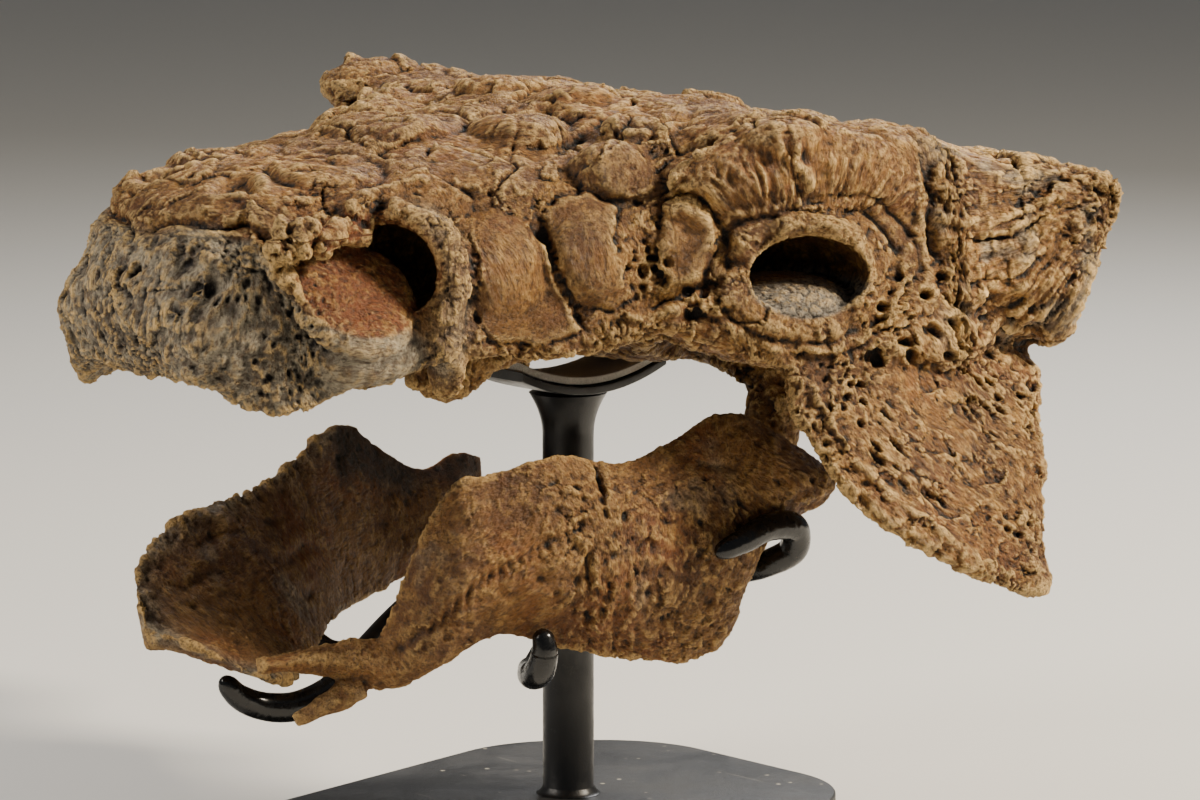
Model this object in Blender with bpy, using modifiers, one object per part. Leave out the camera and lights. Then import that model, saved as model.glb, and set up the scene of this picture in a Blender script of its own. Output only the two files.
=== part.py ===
# An armoured dinosaur's fossil skull and lower jaw, life size, on a welded steel museum mount.
# Metres, +Z up. The snout points to -Y, the animal's left is +X and the skull's middle plane is X = 0.
# The origin is on the floor, under the middle of the post.

from math import cos, pi, radians, sin

import bmesh
import bpy
import numpy as np
from mathutils import Matrix, Vector

# ---- driving dimensions -------------------------------------------------------------------------

GAP = 0.0003            # clearance between two pieces that touch
BONE_VOXEL = 0.0032     # grid on which the cranium's forms are fused
JAW_VOXEL = 0.0026
SKULL_TRIANGLES = 3680
JAW_TRIANGLES = 720

BEAK_Y = -0.284
OCCIPUT_Y = 0.146
# The cranium's lengthwise profiles, as (y, value) knots from the beak to the occiput.
ROOF_MIDLINE = ((-0.284, 0.306), (-0.277, 0.318), (-0.266, 0.333), (-0.252, 0.346), (-0.236, 0.352),
                (-0.185, 0.358), (-0.110, 0.370), (-0.030, 0.380), (0.040, 0.376), (0.090, 0.362),
                (0.130, 0.350), (0.146, 0.332))
ROOF_EDGE_WIDTH = ((-0.284, 0.032), (-0.262, 0.046), (-0.237, 0.062), (-0.190, 0.080), (-0.130, 0.098),
                   (-0.045, 0.134), (-0.015, 0.152), (0.040, 0.166), (0.118, 0.160), (0.146, 0.132))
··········
Pick out the lines above that hold the string "import" and show them.

◆ **FULL OUTPUT**
Model this object in Blender with bpy, using modifiers, one object per part. Leave out the camera and lights. Then import that model, saved as model.glb, and set up the scene of this picture in a Blender script of its own. Output only the two files.
from math import cos, pi, radians, sin
import bmesh
import bpy
import numpy as np
from mathutils import Matrix, Vector